In an interview, the Dutch-born Janssen, 52, who stormed New York as a model for Chanel and Yves Saint Laurent in the 1980s, talked about staying fierce in Hollywood.

Q: You have already had some provocative television experiences: as a gay escort turned transgender wife to Alec Baldwin’s doctor in ‘‘Nip/Tuck,’’ and as a death-row lawyer and lover of Viola Davis’ professor on ‘‘How to Get Away With Murder.’’ Why this show now?

A: One of the deciding factors was New York City. The fact that I get to stay at home and sleep in my own bed is such a luxury after working all over the world. And the character of Scottie is unpredictable in a way that I like. She can take a detour and start talking about her insecurities and anxieties in the middle of an interrogation.

Q: You are known for playing formidable women. Was that a deliberate choice?

A: The big thing that put me on the map was the Bond movie, and it catapulted me in a very specific direction. I worked very hard against that for years on independent films with Woody Allen and Robert Altman, only to come back to the ‘‘X-Men’’ series to play Jean Grey. So my career has been defined by these very big, strong, powerful women. I thought, well, if I just am going to go against type, it will pay off over time. Whether it really has or not, I don’t know.

Q: You’ve spoken out about age and sexism in Hollywood, especially after you weren’t asked to return as the older version of Jean Grey in the ‘‘X-Men’’ series, unlike the characters played by Ian McKellen and Patrick Stewart. What’s the solution?

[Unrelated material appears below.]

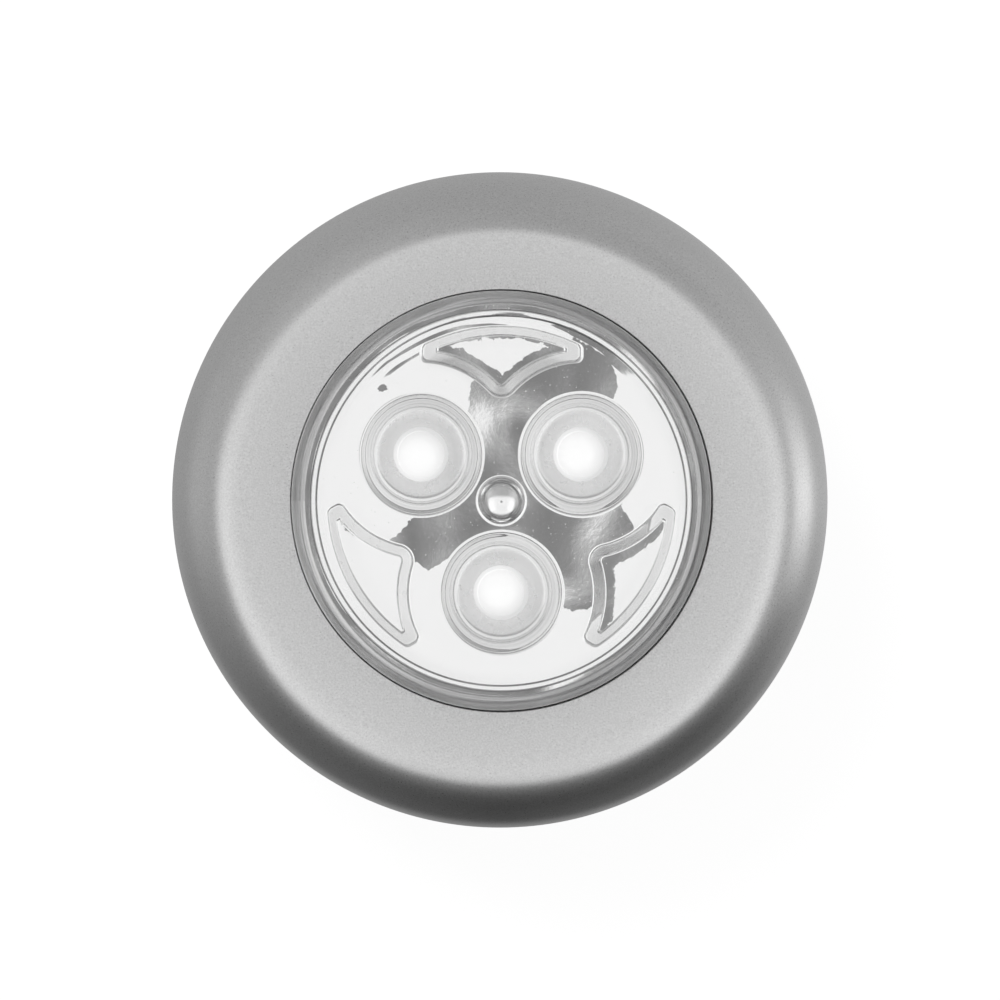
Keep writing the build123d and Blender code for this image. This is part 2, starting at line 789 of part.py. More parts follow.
def wing_outline(level, outer_radius, cup_clear_radius, half_width, tip_round, nose_round):
    """The wing shape at one height: a circle cut back round the cups, cropped and rounded."""
    with BuildSketch(Plane.XY.offset(level)) as outline:
        with Locations((0, (outer_radius + cup_row_y) / 2)):
            Rectangle(2 * half_width, outer_radius - cup_row_y)
        Circle(outer_radius, mode=Mode.INTERSECT)
        with Locations(*cup_centres):
            Circle(cup_clear_radius, mode=Mode.SUBTRACT)
        fillet(outline.vertices().sort_by(Axis.Y)[1:], tip_round)
        fillet(outline.vertices().sort_by(Axis.Y)[0], nose_round)
    return outline.sketch


with BuildPart() as wing_recess:
    add(wing_outline(wing_floor, wing_floor_outer_radius, wing_floor_cup_radius,
                     wing_floor_half_width, wing_floor_tip_round, wing_floor_nose_round))
    add(wing_outline(reflector_face, wing_outer_radius, wing_cup_radius, wing_half_width,
                     wing_tip_round, wing_nose_round))
    loft(ruled=True)

with BuildPart() as wing_pad:
    add(wing_outline(wing_underside, wing_outer_radius, wing_cup_radius, wing_half_width,
                     wing_tip_round, wing_nose_round))
    extrude(amount=reflector_underside - wing_underside)

# Reflector: revolved plate with rim, skirt and lip, then cups, wings, dome and posts.
cup_floor = reflector_face - cup_depth
with BuildPart() as reflector:
    lip_top = reflector_face - reflector_skirt_depth + reflector_lip_height
    skirt_bottom = reflector_face - reflector_skirt_depth
    with BuildSketch(Plane.XZ):
        with BuildLine():
            Line((0, reflector_underside), (0, reflector_face))
            Line((0, reflector_face), (reflector_face_radius, reflector_face))
            RadiusArc(
                (reflector_face_radius, reflector_face),
                (reflector_skirt_radius, reflector_face - rim_round),
                rim_round,
            )
            Polyline(
                (reflector_skirt_radius, reflector_face - rim_round),
                (reflector_skirt_radius, lip_top),
                (reflector_lip_radius, lip_top),
                (reflector_lip_radius, skirt_bottom),
                (reflector_skirt_radius - reflector_skirt_wall, skirt_bottom),
                (reflector_skirt_radius - reflector_skirt_wall, reflector_underside),
                (0, reflector_underside),
            )
        make_face()
    revolve(axis=Axis.Z)
    with PolarLocations(0, spring_count):
        add(wing_pad.part)
    with BuildSketch(Plane.XY.offset(wing_underside)):
        with PolarLocations(spring_pitch_radius, spring_count, start_angle=spring_first_angle):
            Circle(spring_seat_radius)
    extrude(amount=reflector_underside - wing_underside)
    with BuildSketch(Plane.XY.offset(wing_underside)):
        with PolarLocations(spring_pitch_radius, spring_count, start_angle=spring_first_angle):
            Circle(peg_radius)
    extrude(amount=-peg_length)
    with BuildSketch(Plane.XY.offset(reflector_underside)):
        Circle(press_post_radius)
    extrude(amount=-press_post_length)
    for middle_x, middle_y in cup_centres:
        cup_plane = upright((middle_x, middle_y, cup_floor))
        cup_axis = Axis((middle_x, middle_y, cup_floor), (0, 0, 1))
        with BuildSketch(cup_plane):
            with BuildLine():
                cup_middle = (
                    (cup_floor_radius + cup_radius) / 2 + cup_wall + cup_bulge,
                    cup_depth / 2,
                )
                ThreePointArc(
                    (cup_floor_radius + cup_wall, 0), cup_middle, (cup_radius + cup_wall, cup_depth)
                )
                Polyline(
                    (cup_radius + cup_wall, cup_depth),
                    (0, cup_depth),
                    (0, -cup_floor_thickness),
                    (cup_floor_radius + cup_wall, -cup_floor_thickness),
                    (cup_floor_radius + cup_wall, 0),
                )
            make_face()
        revolve(axis=cup_axis)
        with BuildSketch(cup_plane):
            with BuildLine():
                bowl_middle = ((cup_floor_radius + cup_radius) / 2 + cup_bulge, cup_depth / 2)
                ThreePointArc((cup_floor_radius, 0), bowl_middle, (cup_radius, cup_depth))
                Polyline(
                    (cup_radius, cup_depth),
                    (0, cup_depth),
                    (0, -cup_floor_thickness),
                    (cup_hole_radius, -cup_floor_thickness),
                    (cup_hole_radius, -cup_dish),
                    (cup_floor_radius, 0),
                )
            make_face()
        revolve(axis=cup_axis, mode=Mode.SUBTRACT)
    with PolarLocations(0, spring_count):
        add(wing_recess.part, mode=Mode.SUBTRACT)
    face_edges = reflector.edges().group_by(Axis.Z)[-1]
    rim_edge = face_edges.filter_by(lambda edge: edge.length > math.pi * reflector_face_radius)
    cup_edges = face_edges.filter_by(
        lambda edge: abs(edge.length - 2 * math.pi * cup_radius) < cup_edge_round
    )
    wing_edges = face_edges.filter_by(lambda edge: edge not in rim_edge and edge not in cup_edges)
    fillet(cup_edges, cup_edge_round)
    fillet(wing_edges, wing_edge_round)
    with BuildSketch(Plane.XZ):
        with BuildLine():
            cap_arc(dome_radius, dome_height, reflector_face + dome_height)
            Polyline(
                (dome_radius, reflector_face),
                (dome_radius, reflector_underside),
                (0, reflector_underside),
                (0, reflector_face + dome_height),
            )
        make_face()
    revolve(axis=Axis.Z)
    dome_foot = reflector.edges().filter_by(GeomType.CIRCLE).filter_by(
        lambda edge: abs(edge.radius - dome_radius) < dome_fillet
        and abs(edge.center().Z - reflector_face) < dome_fillet
    )
    fillet(dome_foot, dome_fillet)
write(reflector, "reflector")

# Clear lens: a disc with a skirt, a retaining flange outside it and catches inside it.
lens_step = lip_top + lens_seat_gap
lens_bottom = skirt_bottom - lens_skirt_below_lip
flange_top = housing_underside - lens_flange_gap
with BuildPart() as clear_lens:
    with BuildSketch(Plane.XZ) as lens_section:
        with BuildLine():
            Polyline(
                (0, lens_underside),
                (lens_skirt_radius, lens_underside),
                (lens_skirt_radius, lens_step),
                (lens_radius - lens_step_wall, lens_step),
                (lens_radius - lens_step_wall, lens_bottom),
                (lens_radius, lens_bottom),
                (lens_radius, flange_top - lens_flange_thickness),
                (lens_radius + lens_flange_width, flange_top - lens_flange_thickness),
                (lens_radius + lens_flange_width, flange_top),
                (lens_radius, flange_top),
                (lens_radius, lens_top),
                (0, lens_top),
                (0, lens_underside),
            )
        make_face()
        top_corner = lens_section.vertices().group_by(Axis.Y)[-1].sort_by(Axis.X)[-1]
        fillet(top_corner, lens_edge_round)
    revolve(axis=Axis.Z)
    catch_outer = lens_radius - lens_step_wall / 2
    catch_reach = lens_step_wall / 2 + catch_depth
    with BuildSketch(Plane.XY.offset(lens_bottom)):
        with PolarLocations(catch_outer - catch_reach / 2, catch_count):
            Rectangle(catch_reach, catch_width)
    extrude(amount=catch_height)
write(clear_lens, "clear_lens")

print("height over all:", round(lens_top, 2), "housing top:", round(housing_top, 2))
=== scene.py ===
import json
import math

import bmesh
import bpy
from mathutils import Matrix, Vector


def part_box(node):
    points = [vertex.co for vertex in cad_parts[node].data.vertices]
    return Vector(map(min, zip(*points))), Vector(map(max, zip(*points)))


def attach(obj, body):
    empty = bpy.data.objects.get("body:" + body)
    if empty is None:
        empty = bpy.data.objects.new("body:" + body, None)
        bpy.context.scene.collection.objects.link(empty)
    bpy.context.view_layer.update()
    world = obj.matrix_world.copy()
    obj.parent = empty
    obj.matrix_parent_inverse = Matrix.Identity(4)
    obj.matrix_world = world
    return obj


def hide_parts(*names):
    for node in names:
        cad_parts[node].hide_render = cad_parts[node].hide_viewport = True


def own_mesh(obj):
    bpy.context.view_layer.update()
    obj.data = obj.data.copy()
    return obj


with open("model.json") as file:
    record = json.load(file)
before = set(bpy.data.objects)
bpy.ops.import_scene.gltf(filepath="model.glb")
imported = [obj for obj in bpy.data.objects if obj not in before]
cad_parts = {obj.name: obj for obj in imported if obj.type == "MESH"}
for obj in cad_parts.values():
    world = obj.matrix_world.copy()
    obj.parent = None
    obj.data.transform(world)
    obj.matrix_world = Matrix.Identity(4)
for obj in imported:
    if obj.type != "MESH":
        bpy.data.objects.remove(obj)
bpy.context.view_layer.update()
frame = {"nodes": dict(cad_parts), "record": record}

# A round stick-on light seen straight from the front. All lengths are in metres; z = 0 is the wall.
mm = 0.001
full_turn = 2 * math.pi
quarter_turn = math.pi / 2
ring_steps = 240
small_ring_steps = 96
merge_distance = 0.002 * mm
sharp_angle = math.radians(35)

# Heights and radii read from the frame.
housing_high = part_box("outer_housing")[1]
lens_low, lens_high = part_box("clear_lens")
reflector_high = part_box("reflector")[1]
cover_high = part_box("back_cover")[1]
pad_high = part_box("adhesive_pad")[1]
led_low, led_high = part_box("led_lower")

housing_radius = housing_high.x
housing_top = housing_high.z
lens_top = lens_high.z
lens_flange_radius = lens_high.x
pad_thickness = pad_high.z

# Housing.
housing_foot_radius = 33.6 * mm
housing_wall = 1.6 * mm
shoulder_width = 6.6 * mm
shoulder_height = 10.0 * mm
window_radius = 21.8 * mm
window_edge_round = 0.12 * mm
crown_drop = 0.9 * mm
crown_steps = 12
shoulder_steps = 32
foot_edge_round = 0.6 * mm
ledge_radius = 30.2 * mm
ledge_height = 1.7 * mm
boss_radius = 2.6 * mm
boss_hole_radius = 1.15 * mm
boss_hole_depth = 5.9 * mm
boss_pitch_radius = 27.0 * mm
boss_angle = math.radians(35)
tray_deck_top = 14.7 * mm

# Back cover and its bayonet.
cover_radius = cover_high.x
cover_thickness = 1.6 * mm
cover_edge_chamfer = 0.4 * mm
cover_ring_radius = 29.4 * mm
cover_ring_wall = 1.2 * mm
lug_radius = 31.6 * mm
lug_width = 8.0 * mm
lug_lift = 0.3 * mm
lug_height = 1.3 * mm
notch_clearance = 0.5 * mm
bayonet_count = 3
bayonet_angle = math.radians(90)
unlock_angle = math.radians(20)
stop_width = 1.2 * mm
stop_depth = 1.6 * mm
stop_clearance = 0.3 * mm

# Lens.
lens_radius = 21.71 * mm
lens_offset = (-0.05 * mm, 0.025 * mm)
lens_thickness = 1.5 * mm
lens_edge_round = 0.9 * mm
lens_skirt_wall = 1.45 * mm
lens_step_wall = 0.9 * mm
lens_step_height = 1.55 * mm
lens_flange_thickness = 1.2 * mm
lens_flange_gap = 0.1 * mm
lens_small_round = 0.12 * mm
lens_seam = 0.03 * mm
lens_skirt_slope = math.tan(math.radians(23))
catch_count = 6
catch_width = 3.0 * mm
catch_height = 0.5 * mm
catch_depth = 0.35 * mm

# Reflector.
dome_radius = 2.4 * mm
dome_height = 1.4 * mm
dome_fillet = 0.48 * mm
reflector_face = reflector_high.z - dome_height
reflector_face_radius = 19.0 * mm
rim_round = 0.8 * mm
skirt_depth = 2.9 * mm
skirt_lip_width = 0.6 * mm
skirt_lip_height = 0.8 * mm
reflector_wall = 0.6 * mm
cup_pitch_radius = 9.55 * mm
cup_first_angle = math.radians(30)
cup_count = 3
cup_radius = 6.1 * mm
cup_floor_radius = 4.2 * mm
cup_depth = 3.3 * mm
cup_lip_round = 0.35 * mm
cup_bulge = 0.25 * mm
cup_foot_round = 0.8 * mm
cup_hole_wall = 0.3 * mm
cup_hole_radius = 2.84 * mm
cup_dish = 0.15 * mm
cup_ring_width = 0.45 * mm
rim_step_radius = 19.05 * mm
rim_step_width = 0.2 * mm
rim_step_depth = 0.3 * mm
rim_edge_round = 0.2 * mm
# How far the metallised skin's normal leans outwards off its level part, and upwards on the wings' walls.
face_fall = 0.085
outer_wall_lift = 5.5
inner_wall_lift = 2.8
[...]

A: People like Geena Davis (who in 2007 founded the Geena Davis Institute on Gender in Media) are doing incredible things to bring awareness to how we can start changing things by simply putting more women or girls in the background, or by changing the lead from a male lead into a female lead. You need to start somewhere. I think it’s just going to take time and a lot more women behind the camera. But each and every one of us can never give up. We have to continue to fight for our rights as women in the film business.

At a glance

• "The Blacklist: Redemption" will premiere at 10 tonight on NBC, including WCMH-TV (Channel 4).